The incident lead is the lead coordination role and should be someone who has experience running incidents in OPG. It is preferable if they are not in a team affected by the incident so that they can provide an unbiased view.
Responsibilities
- Coordinate our response to the incident
- Decide on any additional roles required (e.g. a communications lead may be required)
- Ensure that all required roles are filled
- Ensure that all tasks which need to be handled are being done
- Make the final decision whenever we need to choose a course of action
- Set the schedule for any regular team check-ins, if those are deemed necessary
- Declare the incident closed, when appropriate
- Ensure that the post-incident process is followed
NB: The incident lead needs to ensure that things are being done, they do not need to do them
Once appointed, the incident lead should update the following information using the Slack bot in the dedicated communications channel.
- incident summary
@opg-incident-response summary <describe the incident>
- incident severity
@opg-incident-response sev <Critical, Major, Trivial>
- incident impact
@opg-incident-response impact <describe the impact>
Incident Scribe
The incident scribe can be someone in a team affected by the incident. Ask for volunteers verbally or via Slack.
Responsibilities
The scribe is responsible for keeping a log of the incident, including:
- Important events
- Discussion topics
- Decisions
- Actions
- Results of actions/investigations
NB: this log is not intended to be a verbatim transcript of discussions. Rather, things like “xxx suggested the disk might be full. yyy to investigate and report back”
Once appointed, the scribe should update the incident header at the top of the channel with a link to the living document on the incident response site.
The scribe can pin important message in the incident channel and the Slack tool will automatically add those into the timeline summary. They can also add
actions to the incident log using the command @opg-incident-response action <action_description>
When conversation happens verbally, it is the scribe’s responsibility to ensure anything that needs to be logged is written up in the incident channel.
Communications Lead
Depending on the impact/duration of an incident, it may be desirable to appoint a communications lead.

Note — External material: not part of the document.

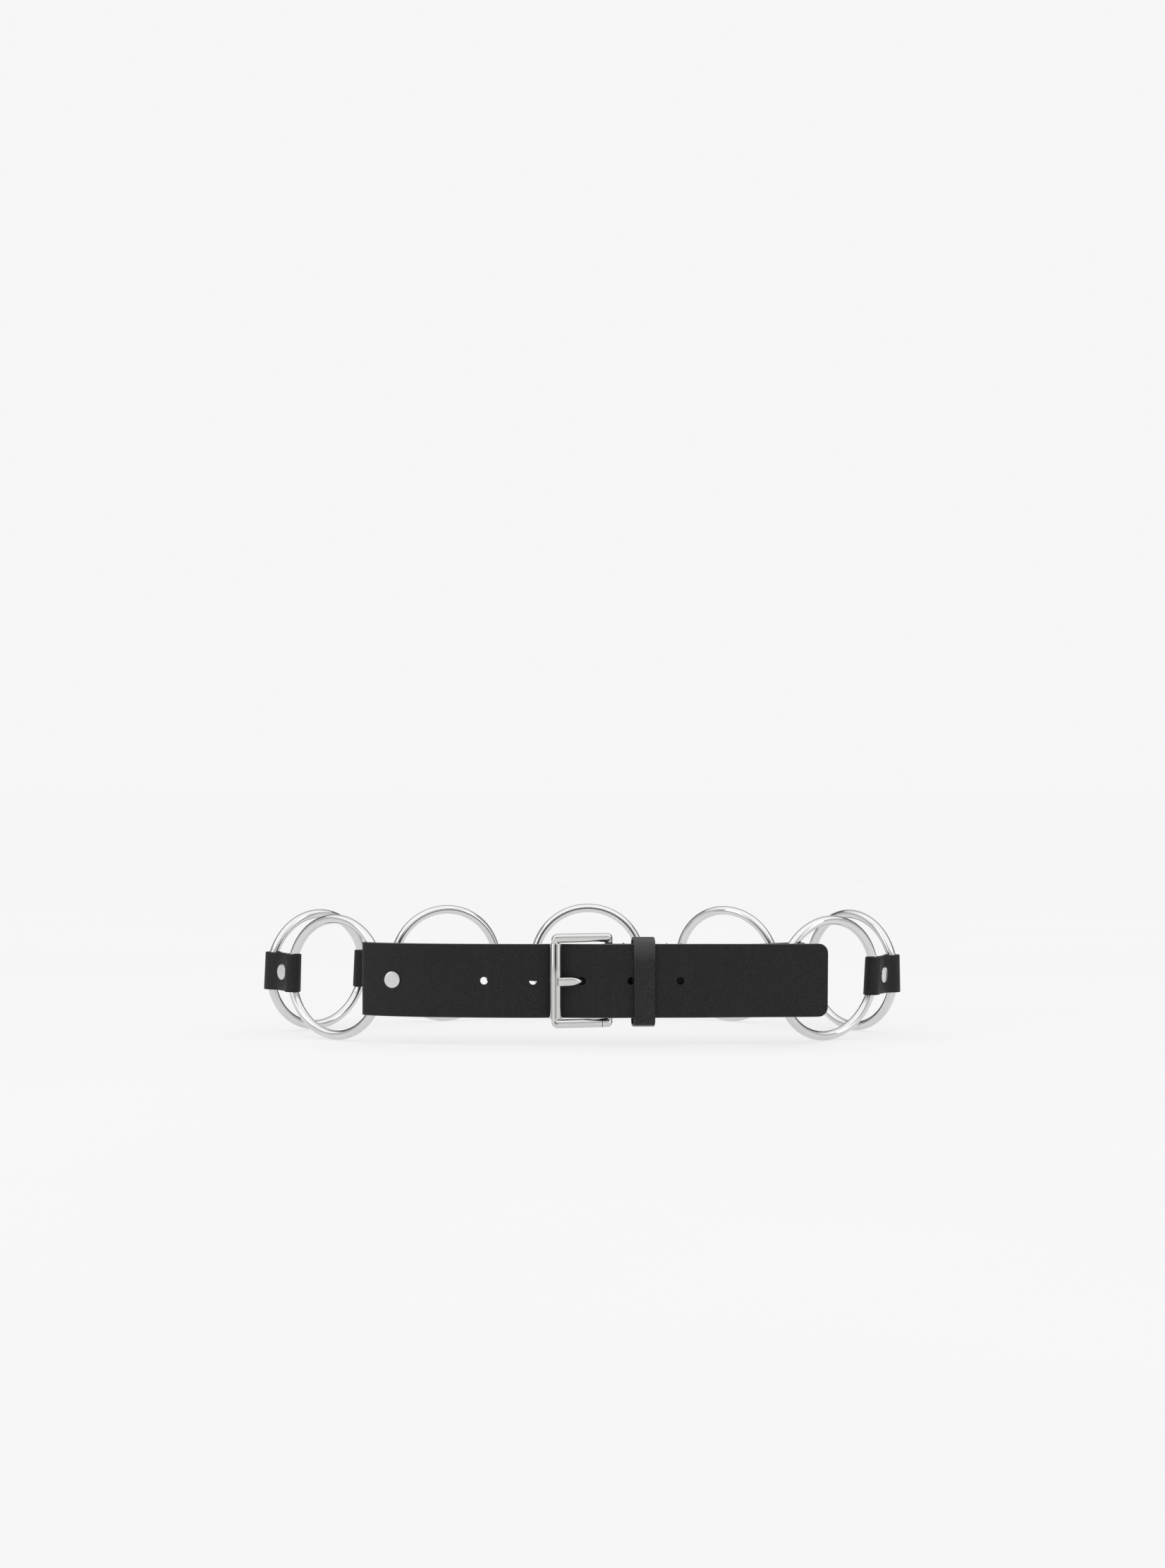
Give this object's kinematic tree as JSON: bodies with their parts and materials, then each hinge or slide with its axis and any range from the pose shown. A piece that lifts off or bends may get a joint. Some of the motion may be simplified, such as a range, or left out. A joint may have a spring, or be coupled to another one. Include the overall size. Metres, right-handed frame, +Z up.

It is usually best if this is a member of the product profession to facilitate clear communications with the business.
Responsibilities
- Communicate the incident out to those who are impacted
- Decide what, how and how often to issue updates
- Give updates at regular intervals
- Field enquiries so the team can focus on fixing the incident without interruptions
- Disseminate a post-incident report
You can update the Statuspage via the following command in the dedicated incident channel
@opg-incident-response statuspage
Transferring roles
It may be necessary to transfer roles from one team member to another, e.g. during long-running incidents. In this case, it is the responsibility of whoever is in a role to ensure that someone else takes it over.
Whoever assumes a role should announce it in the incident channel, so that the team is aware and updated
Fixing the problem
Please bear in mind that not every incident requires the whole team to be involved.
Things you may want to consider:
- Start a conference call to hold ongoing discussions
- Swarm on the problem
- Step back if you are not contributing and you don’t have one of the key roles
- Bring in members of other teams with relevant knowledge
- Ask in #opg-all-team-digital, #opg-webops-community or #opg-developers for relevant experience from outside your team
End the incident
When work on the problem has ceased, either because the problem has been resolved or because resolution is blocked until a later date, the incident lead should update the Slack tool to close the incident.
@opg-incident-response close
This marks the official end of the incident. If users were notified of the incident, the communications lead should send an appropriate message via the same channels to tell them it’s over.
Post Incident
After the incident is resolved:
- Schedule a root cause analysis (RCA) session to identify where we can improve
- Document the outcome of the RCA in the OPG Security confluence space
- Share the RCA outcomes with the delivery team and wider OPG Digital so they can learn from it too
Records and retention
The dedicated incident channel should be archived once the issue is fixed.
The incident response site will keep an archive of the messages pinned by the incident scribe.
Where appropriate, the root cause analysis may shared with the Amazon Technical Account Managers.